### What to work on
Reproduce all of the material word for word.

### Material for this exercise
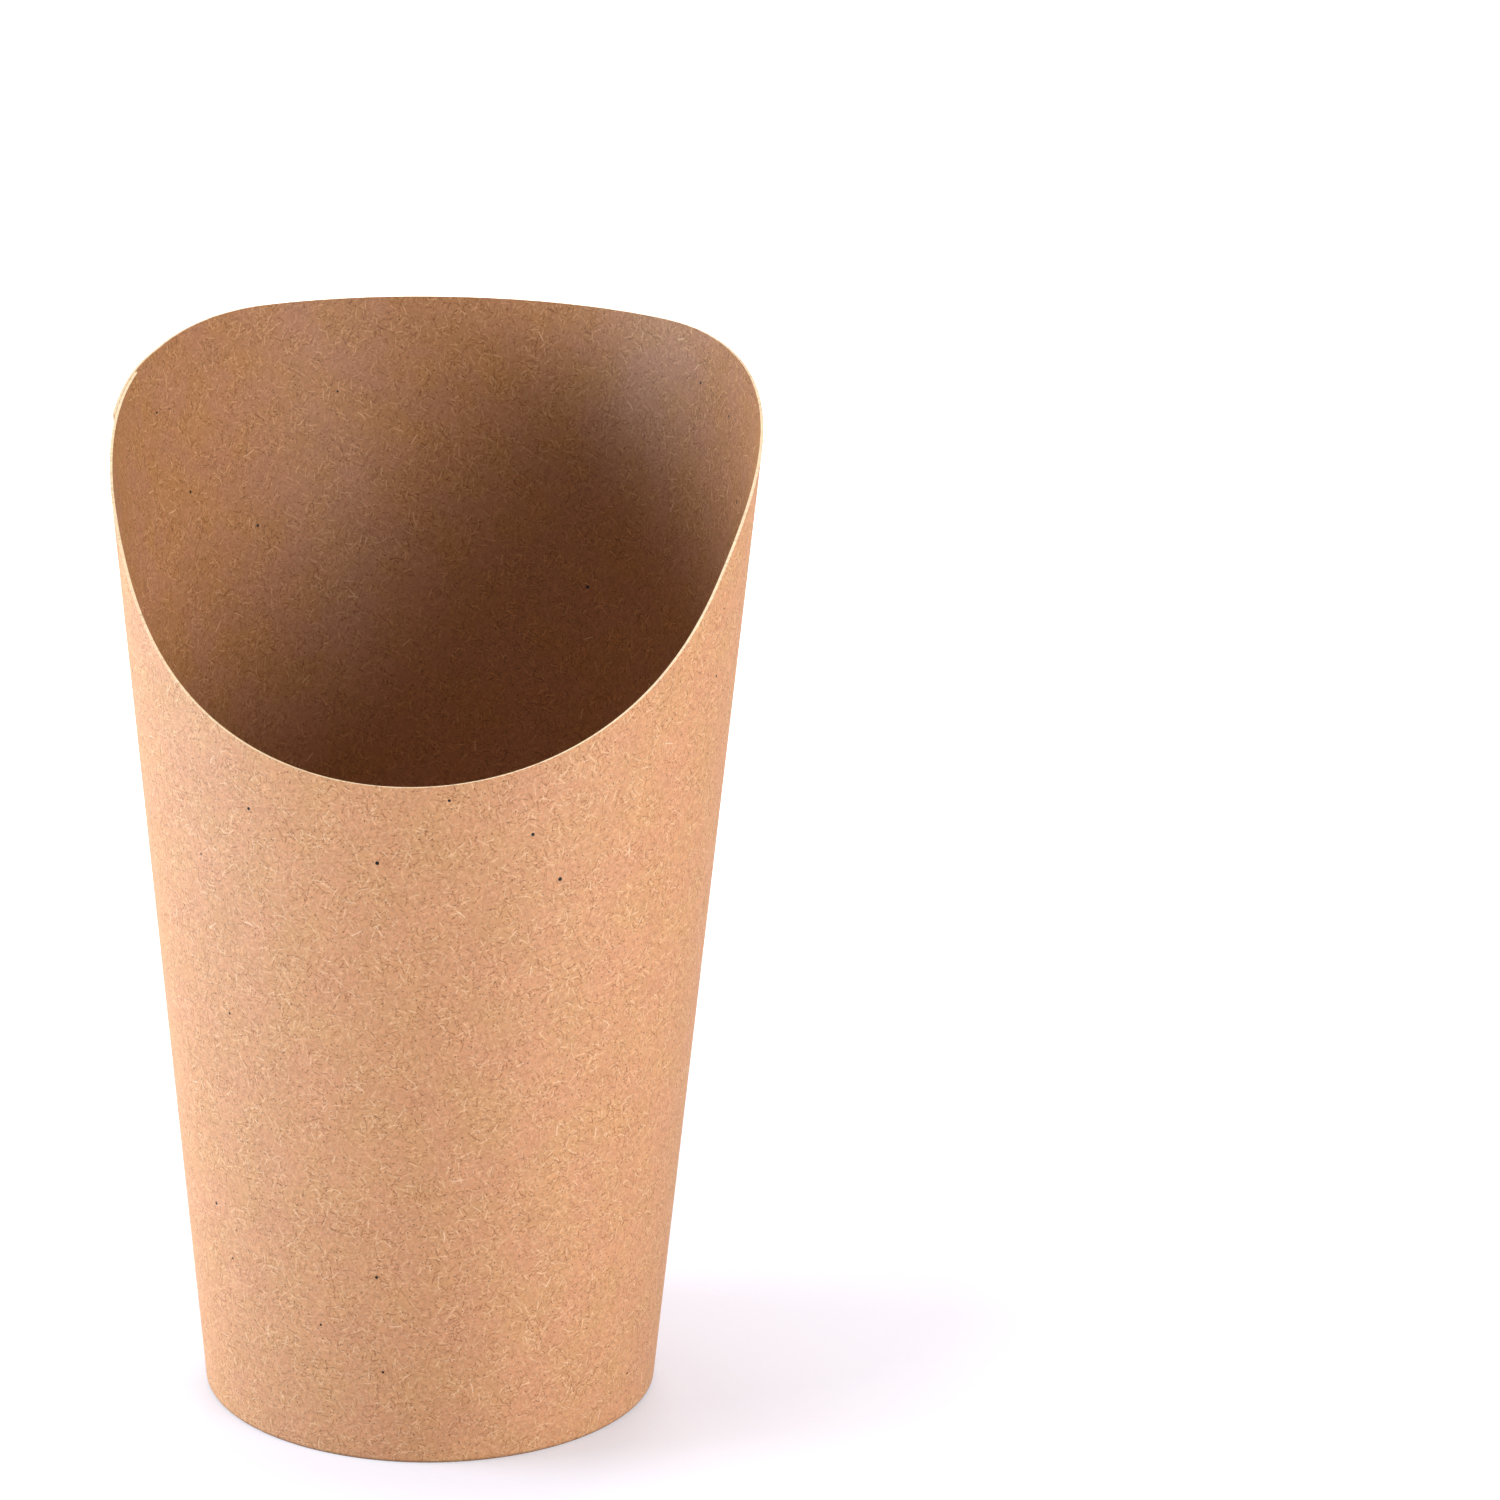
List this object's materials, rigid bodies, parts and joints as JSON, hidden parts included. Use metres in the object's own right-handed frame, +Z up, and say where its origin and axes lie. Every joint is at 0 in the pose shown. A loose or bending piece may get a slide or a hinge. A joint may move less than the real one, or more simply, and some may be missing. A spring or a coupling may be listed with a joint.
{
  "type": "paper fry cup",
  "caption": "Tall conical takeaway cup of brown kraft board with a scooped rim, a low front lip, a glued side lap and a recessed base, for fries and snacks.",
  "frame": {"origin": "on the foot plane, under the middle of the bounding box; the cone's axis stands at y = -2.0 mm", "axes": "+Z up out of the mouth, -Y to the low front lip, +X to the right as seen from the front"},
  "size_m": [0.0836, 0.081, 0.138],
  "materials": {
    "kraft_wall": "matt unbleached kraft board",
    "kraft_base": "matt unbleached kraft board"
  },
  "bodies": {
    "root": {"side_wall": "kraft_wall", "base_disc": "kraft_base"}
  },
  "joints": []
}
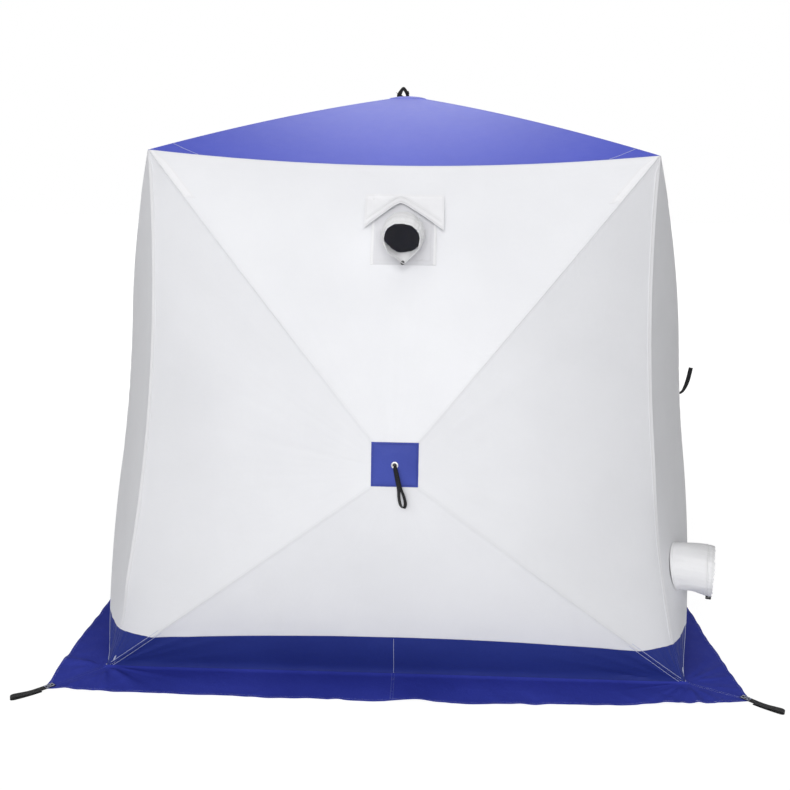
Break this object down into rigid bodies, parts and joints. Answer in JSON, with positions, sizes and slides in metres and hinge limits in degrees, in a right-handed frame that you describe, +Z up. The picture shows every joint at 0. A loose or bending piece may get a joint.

### Result of the task
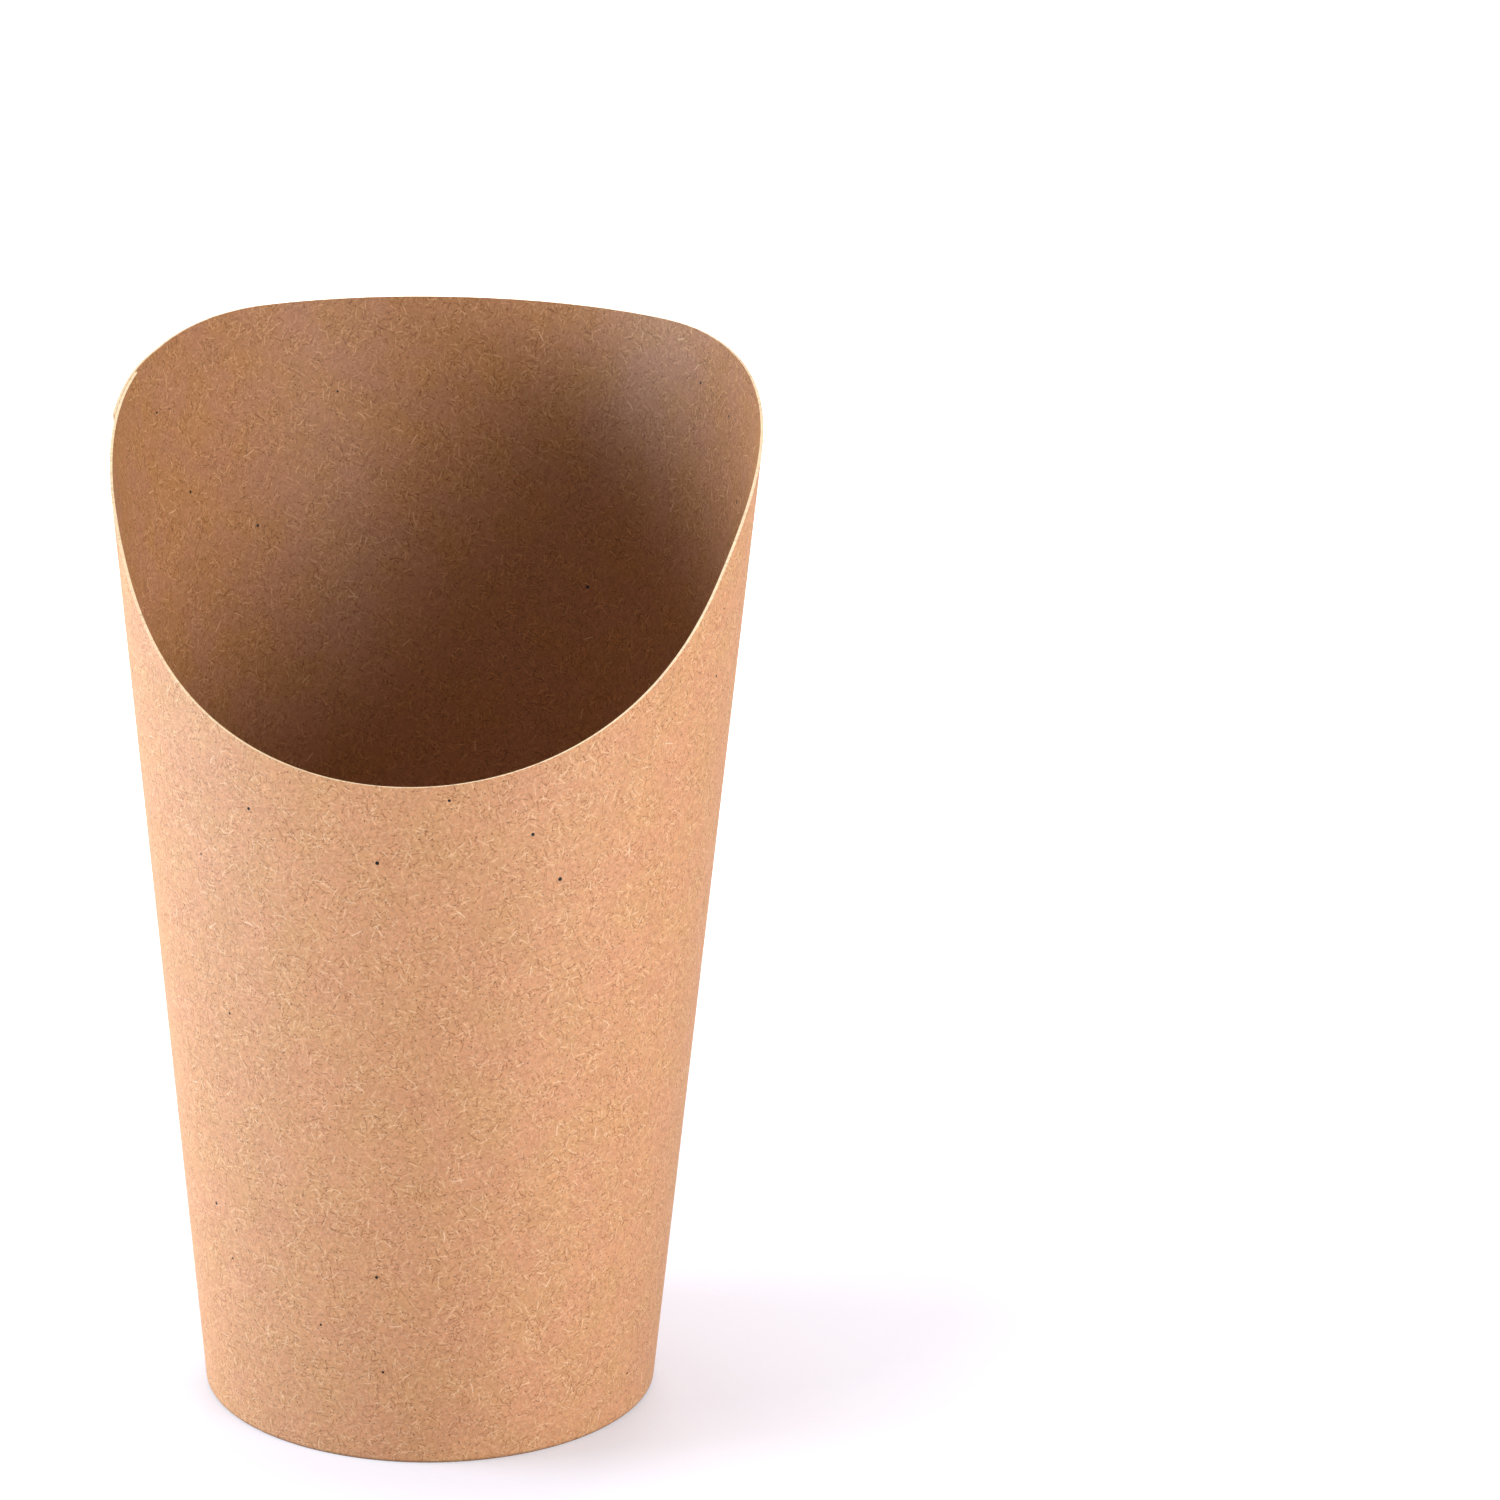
List this object's materials, rigid bodies, parts and joints as JSON, hidden parts included. Use metres in the object's own right-handed frame, +Z up, and say where its origin and axes lie. Every joint is at 0 in the pose shown. A loose or bending piece may get a slide or a hinge. A joint may move less than the real one, or more simply, and some may be missing. A spring or a coupling may be listed with a joint.
{
  "type": "paper fry cup",
  "caption": "Tall conical takeaway cup of brown kraft board with a scooped rim, a low front lip, a glued side lap and a recessed base, for fries and snacks.",
  "frame": {"origin": "on the foot plane, under the middle of the bounding box; the cone's axis stands at y = -2.0 mm", "axes": "+Z up out of the mouth, -Y to the low front lip, +X to the right as seen from the front"},
  "size_m": [0.0836, 0.081, 0.138],
  "materials": {
    "kraft_wall": "matt unbleached kraft board",
    "kraft_base": "matt unbleached kraft board"
  },
  "bodies": {
    "root": {"side_wall": "kraft_wall", "base_disc": "kraft_base"}
  },
  "joints": []
}
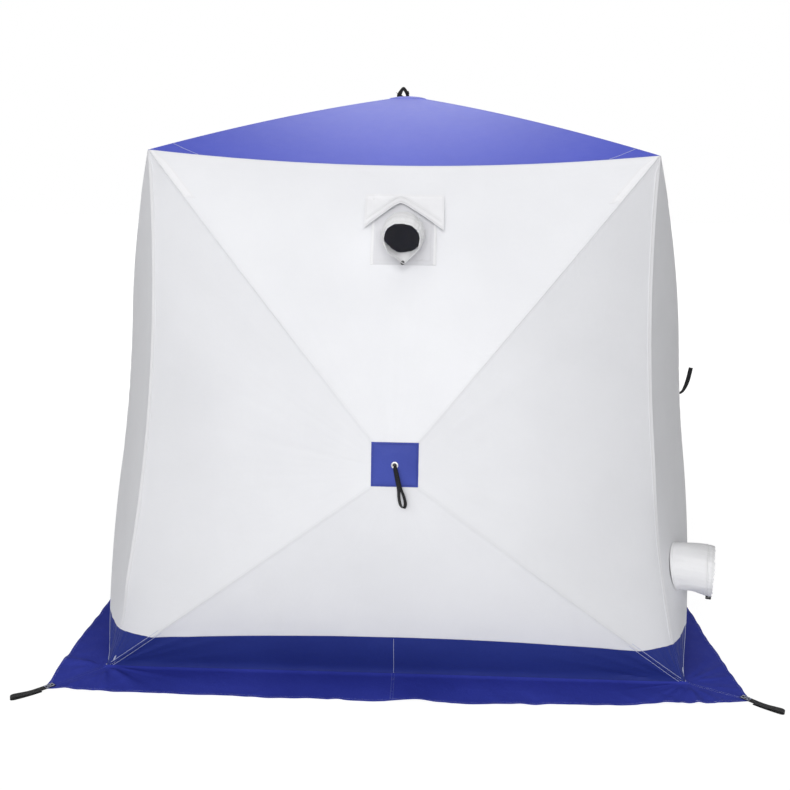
Break this object down into rigid bodies, parts and joints. Answer in JSON, with positions, sizes and slides in metres and hinge limits in degrees, in a right-handed frame that you describe, +Z up. The picture shows every joint at 0. A loose or bending piece may get a joint.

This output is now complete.